For completeness we ran the numbers on the performance of the overall operator effectiveness score post-Altair, while keeping the pre-Altair interpretation unchanged.

**Time period:** Oct 29, 2021 till Jan 7, 2022

**Validator indices:** 145941

**Operator addresses:** 115

**Result 1:** Surprisingly, we observed nearly identical results to the post-Altair adjustments we presented above [R^2 = 99%]. This is very encouraging, especially as two of our design goals starting out were Generalisability and Permanence.

**Result 2:** Digging into the components of the effectiveness model, we observe an equally strong correlation of the effectiveness model to the post-Altair adjustments. At the same time, however, the descriptive power of the components of the model (correctness in particular) somewhat weakened.

In this frame of analysis we are taking all validator indices grouped by operator address, and once again filtering for operators with more than 200 indices mapped to them (for the same reasons as above). As we are testing for the predictive power of the model, we are now taking an arbitrary cutoff value at epoch 67,500 (3/4 of our sample) and are regressing the aggregate validator effectiveness pre-cutoff, with their realised earnings post-cutoff. With this we are effectively surveying how well validator effectiveness can predict future earnings.

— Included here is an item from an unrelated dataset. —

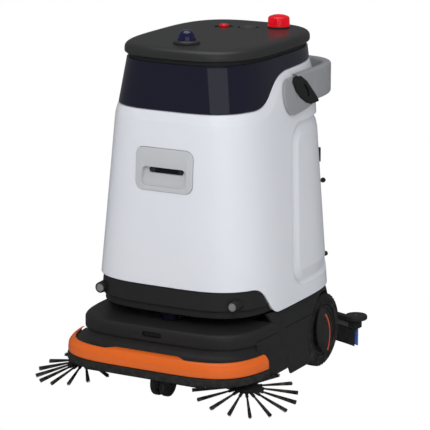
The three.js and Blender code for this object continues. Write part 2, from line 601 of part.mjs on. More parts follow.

**Time period:** epoch [0 to 67,500] for validator_effectiveness and epoch [67,500 to ~90,000] for earnings_per_validator

**Validator indices:** 114672

**Operator addresses:** 115

**Result 1:** We observe that a strong linear relationship holds, with a correlation of 78% between validator_effectiveness (pre-cutoff) and earnings_per_validator (post-cutoff). [R^2 = 99%]

**Result 2:** Running the regression, we observe a very high R^2 (goodness of fit) and commensurately a very low p-value (statistical significance). We can therefore conclude that the v0 effectiveness score **is a very good predictor of future rewards potential.**

Through the exercise we went through on this post, we have shown the following:

- The Rated_v0 model for validator effectiveness is a very good descriptor of performance, both at the individual index level and the operator level.
- The Rated_v0 model for validator effectiveness is optimised for larger groupings of validator indices (> 200).
- The Rated_v0 model for validator effectiveness is a very good predictor of future earnings.

To add some colour to our findings about performance and rewards, we aggregated our results on the modelling we did on the whole sample (first 400 days of Beacon Chain Mainnet) in the following table. From there it’s evident that as the number of indices and/or the ETH/USD rate get larger, even smaller changes in validator and operator effectiveness can have an outsized impact on rewards earned.

We expect that as the Merge rolls on and the net return on ETH staked increases, both the variability of outcomes in observed performance, as well as the magnitude of performance improvements on realised rewards, will increase.

Perhaps the most interesting of all the results we presented in this post, is the fact that the initial model’s descriptive power remained unchanged as the Altair upgrade came to effect. This means that even without adjusting the definitions of correctness and participation/uptime to reflect the changes in consensus, the validator effectiveness methodology we proposed continued to perform.

While this result satisfies the design goals of **Generalisability** and **Permanence**, it somewhat compromises **Specificity**. Given that the results the two models produced are nearly identical, we are more inclined to stick with the updated model, as we feel there is power in correctly defining its components.

Be that as it may, the fact that the pre-Altair model of effectiveness held up well as the nature of rewards accounting changed, has important downstream implications when considering in-prod applications of it. If the initial model we proposed worked as an input in financial products (e.g. insurance, derivatives etc), then the downstream distortion the Altair upgrade would introduce would be minimal to non-existent, making those products more robust and resilient in return.